• [Task statement]: Exactly the lines from the one containing "hingeHeight = CROWN_RADIUS" through the one containing "cad_parts[node].hide_render = cad_parts[node].hide_viewport" must be returned; include both ends and nothing else.

• [Excerpted records]:

-=-=-

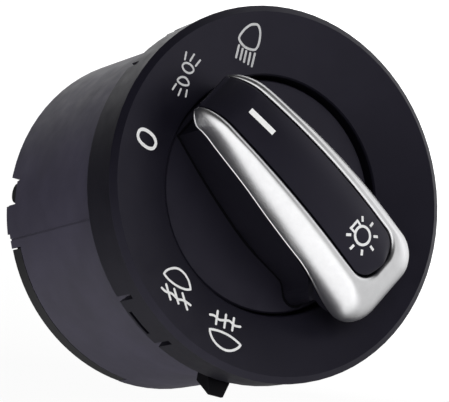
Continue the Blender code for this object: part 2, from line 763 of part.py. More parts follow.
def light_board_shape():
    """Ring board that carries the lamp behind each symbol."""
    return turned([
        (LIGHT_BOARD_INNER, LIGHT_BOARD_BOTTOM),
        (LIGHT_BOARD_OUTER, LIGHT_BOARD_BOTTOM),
        (LIGHT_BOARD_OUTER, LIGHT_BOARD_TOP),
        (LIGHT_BOARD_INNER, LIGHT_BOARD_TOP),
    ], steps=40)


def chip_shape():
    """One small lamp chip, standing on a board at z zero."""
    return box(
        (-CHIP_WIDTH / 2, -CHIP_LENGTH / 2, SEAT_GAP),
        (CHIP_WIDTH / 2, CHIP_LENGTH / 2, SEAT_GAP + CHIP_HEIGHT),
    )


def diffuser_shape():
    """Milky ring behind the face, with a pad under each symbol and a leg down to the board."""
    leg_bottom = LIGHT_BOARD_TOP + SEAT_GAP
    plate_bottom = leg_bottom + DIFFUSER_LEG
    plate_top = plate_bottom + DIFFUSER_WALL
    ring = turned([
        (LIGHT_BOARD_INNER + DISC_CLEARANCE, plate_bottom),
        (LIGHT_BOARD_OUTER - DIFFUSER_WALL, plate_bottom),
        (LIGHT_BOARD_OUTER - DIFFUSER_WALL, leg_bottom),
        (LIGHT_BOARD_OUTER, leg_bottom),
        (LIGHT_BOARD_OUTER, plate_top),
        (LIGHT_BOARD_INNER + DISC_CLEARANCE, plate_top),
    ], steps=40)
    pads = []
    for angle in SYMBOL_ANGLES.values():
        centre = polar(SYMBOL_RADIUS, angle)
        pad_top = plate_top + DIFFUSER_PAD_RISE
        pads.append(rod(DIFFUSER_PAD_RADIUS, plate_top - DIFFUSER_WALL / 2, pad_top, centre))
    return joined(ring, together(pads))


def contact_board_shape():
    """Round board at the rear that the contact shoes slide on."""
    return rod(SHELL_INNER - BOARD_CLEARANCE, BOARD_BOTTOM, BOARD_TOP, steps=48)


def drum_outline():
    """Round drum with three V notches, one at each switch position."""
    half_angle = math.degrees(DETENT_HALF_WIDTH / DRUM_RADIUS)
    first = DETENT_ANGLE - KNOB_REST_ANGLE - DETENT_STEP
    points = []
    for i in range(3):
        centre = first + i * DETENT_STEP
        points.append(polar(DRUM_RADIUS, centre - half_angle))
        points.append(polar(DRUM_RADIUS - DETENT_DEPTH, centre))
        points.append(polar(DRUM_RADIUS, centre + half_angle))
        if i < 2:
            points += arc(DRUM_RADIUS, centre + half_angle, centre + DETENT_STEP - half_angle, 4)[1:-1]
    last = first + 2 * DETENT_STEP + half_angle
    points += arc(DRUM_RADIUS, last, first + 360.0 - half_angle, 48)[1:-1]
    return points


def shoe_places():
    """The x, y place of each contact shoe on the drum."""
    return [polar(SHOE_CIRCLE, 360.0 * i / SHOE_COUNT) for i in range(SHOE_COUNT)]


def rotor_shape():
    """Journal, notched drum and contact holders, with a square bore for the knob's shaft."""
    rotor = joined(
        prism(drum_outline(), DRUM_BOTTOM, DRUM_TOP),
        rod(ROTOR_JOURNAL_RADIUS, DRUM_BOTTOM + DRUM_WALL / 2, ROTOR_TOP, steps=32),
    )
    holder_top = DRUM_BOTTOM + DRUM_WALL / 3
    holders = [rod(HOLDER_RADIUS, HOLDER_BOTTOM, holder_top, place) for place in shoe_places()]
    pocket_top = DRUM_TOP - POCKET_ROOF
    pockets = [rod(HOLDER_BORE, HOLDER_BOTTOM - DRUM_WALL, pocket_top, place) for place in shoe_places()]
    half = SHAFT_SIDE / 2 + SLIDE_GAP
    bore = box((-half, -half, DRUM_BOTTOM - DRUM_WALL), (half, half, ROTOR_TOP + DRUM_WALL))
    return cut(joined(rotor, together(holders)), together(pockets), bore)


def shoe_shape(place):
    """Domed contact shoe with a stub that keys into its spring."""
    return joined(
        rod(SHOE_RADIUS, SHOE_BOTTOM, SHOE_TOP, place, steps=20),
        rod(SHOE_STUB_RADIUS, SHOE_BOTTOM + SHOE_WALL / 2, SHOE_TOP + SHOE_STUB_LENGTH, place, steps=12),
    )


def contact_spring_shape(place):
    """Spring between a contact shoe and the roof of its pocket in the drum."""
    bottom = SHOE_TOP + SEAT_GAP
    top = DRUM_TOP - POCKET_ROOF - SEAT_GAP
    spring = coil(
        CONTACT_SPRING_RADIUS, CONTACT_SPRING_WIRE, bottom, top,
        CONTACT_SPRING_TURNS, sides=4, steps_per_turn=7,
    )
    return placed(spring, x=place[0], y=place[1])


def detent_leaf_shape():
    """Steel leaf with a V nose that drops into the drum's notches."""
    inner = leaf_radius()
    nose = DRUM_RADIUS - DETENT_DEPTH + SEAT_GAP * 2
    foot = DETENT_HALF_WIDTH + LEAF_STANDOFF
    path = [
        (inner, -LEAF_HALF_LENGTH),
        (inner, -foot),
        (nose, -LEAF_THICKNESS),
        (nose, LEAF_THICKNESS),
        (inner, foot),
        (inner, LEAF_HALF_LENGTH),
    ]
    outline = path + [(r + LEAF_THICKNESS, t) for r, t in reversed(path)]
    leaf = prism(outline, DRUM_TOP - LEAF_HEIGHT + SEAT_GAP, DRUM_TOP)
    return placed(leaf, turn=DETENT_ANGLE)


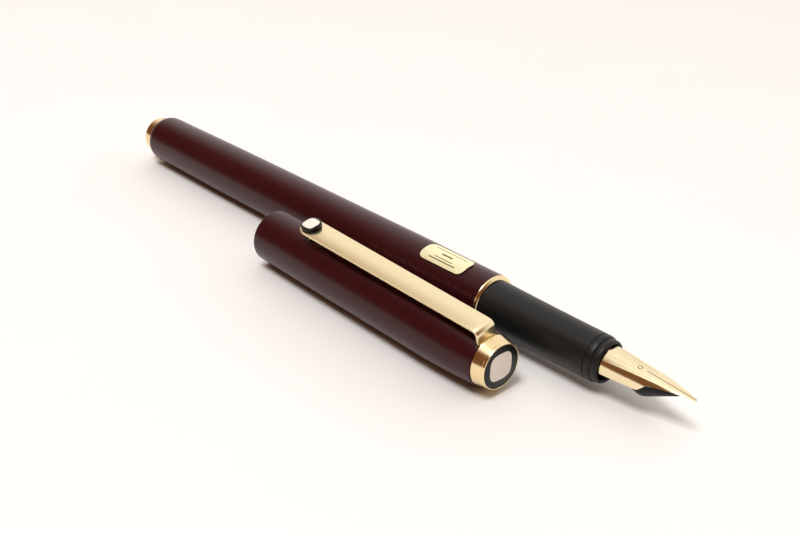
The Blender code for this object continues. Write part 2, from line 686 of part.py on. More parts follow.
def make_piston(axis):
    """The hollow rod that runs on the lead screw, and the seal on its front."""
    neck = ROD_RADIUS - 0.4 * MM
    sealFront = pistonFront
    outline = [(sealFront - 0.4 * MM, 0), (sealFront - 0.4 * MM, neck), (pistonBack, neck),
               (pistonBack, ROD_RADIUS), (rodBack, ROD_RADIUS), (rodBack, rodBore),
               (rodBoreFront, rodBore), (rodBoreFront, 0)]
    turned("converter_piston_rod", outline, axis, BLACK, INNER_STEPS)

    seal = reservoirBore - RUNNING_GAP / 2
    bore = neck + FIT_GAP
    waist = seal - 0.3 * MM
    back = pistonBack + FIT_GAP
    outline = [(sealFront, seal - 0.3 * MM), (sealFront - 0.4 * MM, seal),
               (sealFront - 0.9 * MM, seal), (sealFront - 1.2 * MM, waist),
               (back + 1.2 * MM, waist), (back + 0.9 * MM, seal), (back, seal),
               (back, bore), (sealFront, bore)]
    turned("converter_piston_seal", outline, axis, CLEAR, INNER_STEPS)


# ---- cap -----------------------------------------------------------------------------------
def make_cap(axis):
    """The lacquered cap tube with its clutch spring and inner liner."""
    hole = BOLT_RADIUS + FIT_GAP
    outline = [(CAP_LENGTH, CROWN_RADIUS)]
    outline += [(2 * CAP_LENGTH - CAP_END_ROUND - along, radius) for along, radius in
                reversed(round_back(CAP_LENGTH - CAP_END_ROUND, CAP_CROWN_END_RADIUS,
                                    CAP_END_ROUND, CROWN_BACK_RADIUS + FIT_GAP))]
    outline += [(0.9 * CAP_LENGTH, CAP_RADIUS - 0.3 * (CAP_RADIUS - CAP_CROWN_END_RADIUS)),
                (0.8 * CAP_LENGTH, CAP_RADIUS), (0.3 * CAP_LENGTH, CAP_RADIUS)]
    outline += [(CAP_EDGE, CAP_MOUTH_RADIUS), (0.3 * CAP_EDGE, CAP_MOUTH_RADIUS - 0.3 * CAP_EDGE),
                (0, CAP_MOUTH_RADIUS - CAP_EDGE), (0, capBore), (capWallFront, capBore),
                (capWallFront, hole), (CAP_LENGTH, hole)]
    tube = turned("cap_tube", outline, axis, BURGUNDY)
    combine(tube, make_notch(axis), "DIFFERENCE")

    clutchOuter = capBore - FIT_GAP
    clutchInner = clutchOuter - CLUTCH_WALL
    front = CLUTCH_START + CLUTCH_LENGTH
    outline = [(front, clutchOuter), (CLUTCH_START, clutchOuter),
               (CLUTCH_START, clutchInner), (front, clutchInner)]
    turned("cap_clutch_ring", outline, axis, STEEL)

    wall = linerEnd - LINER_END_WALL
    outline = [(linerEnd, 0), (linerEnd, linerOuter), (LINER_START, linerOuter),
               (LINER_START, linerInner), (wall, linerInner), (wall, 0)]
    turned("cap_liner", outline, axis, BLACK)


def make_notch(axis):
    """The cutter for the slot in the cap's end that the clip's root sits in."""
    half = CLIP_ROOT_WIDTH / 2 + RUNNING_GAP
    low = CLIP_ROOT_DEPTH - RUNNING_GAP
    outline = [(low, -half), (2 * CAP_RADIUS, -half), (2 * CAP_RADIUS, half), (low, half)]
    points = [(-height, side) for height, side in outline]
    depth = 2 * (CAP_LENGTH - notchBack)
    matrix = Matrix.Rotation(CLIP_ROLL, 4, "Z") @ Matrix.Translation((0, 0, CAP_LENGTH))
    return flat_solid("clip_notch", points, depth, axis, matrix, guideCollection)


def make_crown(axis):
    """The gilt crown ring, its bolt, nut and washer, and the black disc with its inlay."""
    hole = BOLT_RADIUS + FIT_GAP
    edge = 0.08 * MM
    outline = [(crownFront, CROWN_RADIUS - edge), (crownFront - edge, CROWN_RADIUS),
               (crownBack, CROWN_BACK_RADIUS), (crownBack, hole), (crownFloor, hole),
               (crownFloor, CROWN_RADIUS - CROWN_RIM), (crownFront, CROWN_RADIUS - CROWN_RIM)]
    turned("crown_ring", outline, axis, GOLD)

    boltBack = nutBack + 0.2 * MM
    outline = [(boltHeadFront, 0), (boltHeadFront, BOLT_HEAD_RADIUS),
               (crownFloor + FIT_GAP, BOLT_HEAD_RADIUS), (crownFloor + FIT_GAP, BOLT_RADIUS),
               (boltBack, BOLT_RADIUS), (boltBack, 0)]
    turned("crown_bolt", outline, axis, STEEL, INNER_STEPS)

    outline = [(nutFront, NUT_RADIUS), (nutBack, NUT_RADIUS), (nutBack, hole), (nutFront, hole)]
    turned("crown_nut", outline, axis, BRASS, INNER_STEPS)

    outline = [(washerFront, WASHER_RADIUS), (washerBack, WASHER_RADIUS),
               (washerBack, hole), (washerFront, hole)]
    turned("crown_washer", outline, axis, STEEL, INNER_STEPS)

    make_inlaid_disc("crown_disc", "crown_inlay", discRadius, INLAY_RADIUS, DISC_THICKNESS,
                     Matrix.Translation((0, 0, discFront)), axis)


def make_inlaid_disc(name, inlay_name, radius, inlay_radius, thickness, matrix, axis):
    """A black disc whose face is at the matrix, with a pillow-shaped ivory inlay let into it."""
    disc = cylinder(name, radius, -thickness, 0, axis, partsCollection, matrix, OUTER_STEPS)
    paint(disc, *GLOSS_BLACK)
    cutter = flat_solid(name + "_pocket", pillow(inlay_radius + FIT_GAP),
                        2 * (INLAY_THICKNESS + FIT_GAP), axis, matrix, guideCollection)
    combine(disc, cutter, "DIFFERENCE")
    seat = matrix @ Matrix.Translation((0, 0, -INLAY_THICKNESS / 2))
    inlay = flat_solid(inlay_name, pillow(inlay_radius), INLAY_THICKNESS, axis, seat,
                       partsCollection)
    paint(inlay, *IVORY)
    return disc


def pillow(radius, count=24):
    """Outline of a square with bowed sides and round corners."""
    points = []
    for i in range(count):
        turn = 2 * pi * i / count
        reach = (abs(cos(turn)) ** INLAY_SQUARENESS + abs(sin(turn)) ** INLAY_SQUARENESS)
        reach = radius / reach ** (1 / INLAY_SQUARENESS)
        points.append((reach * cos(turn), reach * sin(turn)))
    return points


# ---- clip ----------------------------------------------------------------------------------
def clip_height(along):
    """Height of the clip's outer face over the cap's axis."""
    share = (along - CLIP_START) / (clipTabFront - CLIP_START)
    return CLIP_TIP_HEIGHT + (CLIP_ROOT_HEIGHT - CLIP_TIP_HEIGHT) * share


def make_clip(hinge, hinge_height, hinge_along):
    """The sprung clip: its side view, kept only inside its plan view."""
    back = Matrix.Translation((hinge_height, 0, -hinge_along))
    slope = atan2(CLIP_TIP_HEIGHT - CLIP_ROOT_HEIGHT, clipTabFront - CLIP_START)
    innerBend = CLIP_BEND - CLIP_THICKNESS
    centre = (clipTabFront - CLIP_BEND, clip_height(clipTabFront - CLIP_BEND) - CLIP_BEND)
    side = [(CLIP_START, clip_height(CLIP_START)), (CLIP_START, CLIP_TIP_HEIGHT - CLIP_THICKNESS)]
    side += arc(centre, innerBend, pi / 2 - slope, 0, 5)
    side += [(clipTabFront - CLIP_THICKNESS, CLIP_ROOT_DEPTH), (clipTabFront, CLIP_ROOT_DEPTH)]
    side += arc(centre, CLIP_BEND, 0, pi / 2 - slope, 6)
    clip = flat_solid("clip", side, 2 * CLIP_TIP_WIDTH, hinge, back @ side_plane(), partsCollection)

    tip = CLIP_TIP_WIDTH / 2
    root = CLIP_ROOT_WIDTH / 2
    plan = arc((CLIP_START + tip, 0), tip, pi / 2, 3 * pi / 2, 13)
    plan += [(clipTabFront + 1 * MM, -root), (clipTabFront + 1 * MM, root)]
    middle = (CLIP_TIP_HEIGHT + CLIP_ROOT_DEPTH) / 2
    matrix = back @ plan_plane(middle)
    shape = flat_solid("clip_plan", plan, 2 * CLIP_TIP_HEIGHT, hinge, matrix, guideCollection)
    combine(clip, shape, "INTERSECT")

    upright = back @ plan_plane(0.0, buttonCentre)
    hole = cylinder("clip_hole", BUTTON_STEM_RADIUS + FIT_GAP, CLIP_ROOT_DEPTH,
                    2 * CLIP_TIP_HEIGHT, hinge, guideCollection, upright, 16)
    combine(clip, hole, "DIFFERENCE")
    paint(clip, *GOLD)
    make_button(hinge, back)


def make_button(hinge, back):
    """The black button on the clip's free end, and the pad on its stem that touches the cap."""
    seat = clip_height(buttonCentre - BUTTON_RADIUS) + FIT_GAP
    face = seat + BUTTON_THICKNESS
    matrix = back @ plan_plane(face, buttonCentre)
    disc = make_inlaid_disc("clip_button", "clip_button_inlay", BUTTON_RADIUS,
                            BUTTON_INLAY_RADIUS, BUTTON_THICKNESS, matrix, hinge)
    padTop = clip_height(buttonCentre + PAD_RADIUS) - CLIP_THICKNESS - FIT_GAP
    padFoot = CAP_RADIUS + 2 * FIT_GAP
    stem = cylinder("button_stem", BUTTON_STEM_RADIUS, padFoot + 0.3 * MM,
                    face - BUTTON_THICKNESS / 2, hinge, guideCollection,
                    back @ plan_plane(0.0, buttonCentre), 16)
    combine(disc, stem, "UNION")

    bore = BUTTON_STEM_RADIUS + FIT_GAP
    outline = [(padTop, bore), (padTop, PAD_RADIUS), (padFoot + 0.4 * MM, PAD_RADIUS),
               (padFoot, 0.6 * PAD_RADIUS), (padFoot, 0), (padFoot + 0.2 * MM, 0),
               (padFoot + 0.2 * MM, bore)]
    pad = turned("clip_pad", outline, hinge, GOLD, 16)
    pad.matrix_local = back @ plan_plane(0.0, buttonCentre)


# ---- assembly ------------------------------------------------------------------------------
def stand_on_origin(roots, parts):
    """Move the set so that the middle of its box is over the origin and it stands on Z = 0."""
    bpy.context.view_layer.update()
    graph = bpy.context.evaluated_depsgraph_get()
    corners = []
    for item in parts:
        whole = item.evaluated_get(graph)
        mesh = whole.to_mesh()
        corners += [whole.matrix_world @ vertex.co for vertex in mesh.vertices]
        whole.to_mesh_clear()
    low = Vector([min(corner[i] for corner in corners) for i in range(3)])
    high = Vector([max(corner[i] for corner in corners) for i in range(3)])
    shift = Vector(((low.x + high.x) / 2, (low.y + high.y) / 2, low.z))
    for root in roots:
        root.location -= shift


clear_scene()
partsCollection = make_collection(COLLECTION_NAME)
guideCollection = make_collection("cutters")

penAxis = add_empty("pen_axis", (0, 0, BARREL_BELLY_RADIUS), (0, pi / 2, 0))
drawAxis = add_empty("barrel_draw_axis", (0, 0, 0), (0, 0, 0), penAxis)
turnAxis = add_empty("barrel_turn_axis", (0, 0, 0), (0, 0, 0), drawAxis)
converterAxis = add_empty("converter_axis", (0, 0, 0), (0, 0, 0), penAxis)
knobAxis = add_empty("knob_axis", (0, 0, 0), (0, 0, 0), converterAxis)
pistonAxis = add_empty("piston_axis", (0, 0, 0), (0, 0, 0), converterAxis)
capAxis = add_empty("cap_axis", (*CAP_MOUTH_OFFSET, CAP_RADIUS), (0, pi / 2, CAP_HEADING))

make_section(penAxis)
make_nib(penAxis)
make_feed(penAxis)
make_trim_ring(drawAxis)
make_barrel(turnAxis)
make_converter(converterAxis)
make_knob(knobAxis)
make_piston(pistonAxis)
make_cap(capAxis)
make_crown(capAxis)

hingeHeight = CROWN_RADIUS
hingeAlong = clipTabFront - CLIP_THICKNESS / 2
hingePlace = Matrix.Rotation(CLIP_ROLL, 4, "Z") @ Vector((-hingeHeight, 0, hingeAlong))
clipHinge = add_empty("clip_hinge", hingePlace, (0, 0, CLIP_ROLL), capAxis)
make_clip(clipHinge, hingeHeight, hingeAlong)

stand_on_origin([penAxis, capAxis], list(partsCollection.objects))
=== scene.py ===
import json
from math import atan2, cos, pi, radians, sin, sqrt

import bpy
from mathutils import Matrix, Vector


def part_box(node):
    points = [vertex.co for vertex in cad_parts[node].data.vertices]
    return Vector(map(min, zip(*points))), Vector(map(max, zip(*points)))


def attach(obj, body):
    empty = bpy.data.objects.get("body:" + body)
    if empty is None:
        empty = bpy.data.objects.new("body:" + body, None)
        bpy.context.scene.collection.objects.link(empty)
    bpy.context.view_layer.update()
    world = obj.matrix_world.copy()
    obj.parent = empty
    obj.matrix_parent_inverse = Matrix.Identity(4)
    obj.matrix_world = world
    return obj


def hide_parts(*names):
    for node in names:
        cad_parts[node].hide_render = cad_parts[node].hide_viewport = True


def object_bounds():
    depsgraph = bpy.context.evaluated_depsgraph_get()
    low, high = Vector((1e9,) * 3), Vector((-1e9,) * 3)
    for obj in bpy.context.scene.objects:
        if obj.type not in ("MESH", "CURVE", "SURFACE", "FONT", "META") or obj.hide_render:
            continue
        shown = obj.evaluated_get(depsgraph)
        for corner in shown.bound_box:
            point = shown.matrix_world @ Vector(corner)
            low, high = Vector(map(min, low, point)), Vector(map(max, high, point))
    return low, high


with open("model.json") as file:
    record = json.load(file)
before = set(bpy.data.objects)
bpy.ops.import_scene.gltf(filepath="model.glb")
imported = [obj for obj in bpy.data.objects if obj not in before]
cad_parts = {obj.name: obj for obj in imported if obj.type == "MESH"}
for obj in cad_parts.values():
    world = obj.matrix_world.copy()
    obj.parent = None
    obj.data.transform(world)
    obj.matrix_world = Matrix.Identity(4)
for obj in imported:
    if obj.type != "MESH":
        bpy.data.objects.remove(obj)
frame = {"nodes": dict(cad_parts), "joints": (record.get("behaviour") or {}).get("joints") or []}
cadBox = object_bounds()
mm = 0.001
print("frame loaded:", len(frame["nodes"]), "nodes")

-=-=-

• [Worked solution]:
hingeHeight = CROWN_RADIUS
hingeAlong = clipTabFront - CLIP_THICKNESS / 2
hingePlace = Matrix.Rotation(CLIP_ROLL, 4, "Z") @ Vector((-hingeHeight, 0, hingeAlong))
clipHinge = add_empty("clip_hinge", hingePlace, (0, 0, CLIP_ROLL), capAxis)
make_clip(clipHinge, hingeHeight, hingeAlong)

stand_on_origin([penAxis, capAxis], list(partsCollection.objects))
=== scene.py ===
import json
from math import atan2, cos, pi, radians, sin, sqrt

import bpy
from mathutils import Matrix, Vector


def part_box(node):
    points = [vertex.co for vertex in cad_parts[node].data.vertices]
    return Vector(map(min, zip(*points))), Vector(map(max, zip(*points)))


def attach(obj, body):
    empty = bpy.data.objects.get("body:" + body)
    if empty is None:
        empty = bpy.data.objects.new("body:" + body, None)
        bpy.context.scene.collection.objects.link(empty)
    bpy.context.view_layer.update()
    world = obj.matrix_world.copy()
    obj.parent = empty
    obj.matrix_parent_inverse = Matrix.Identity(4)
    obj.matrix_world = world
    return obj


def hide_parts(*names):
    for node in names:
        cad_parts[node].hide_render = cad_parts[node].hide_viewport = True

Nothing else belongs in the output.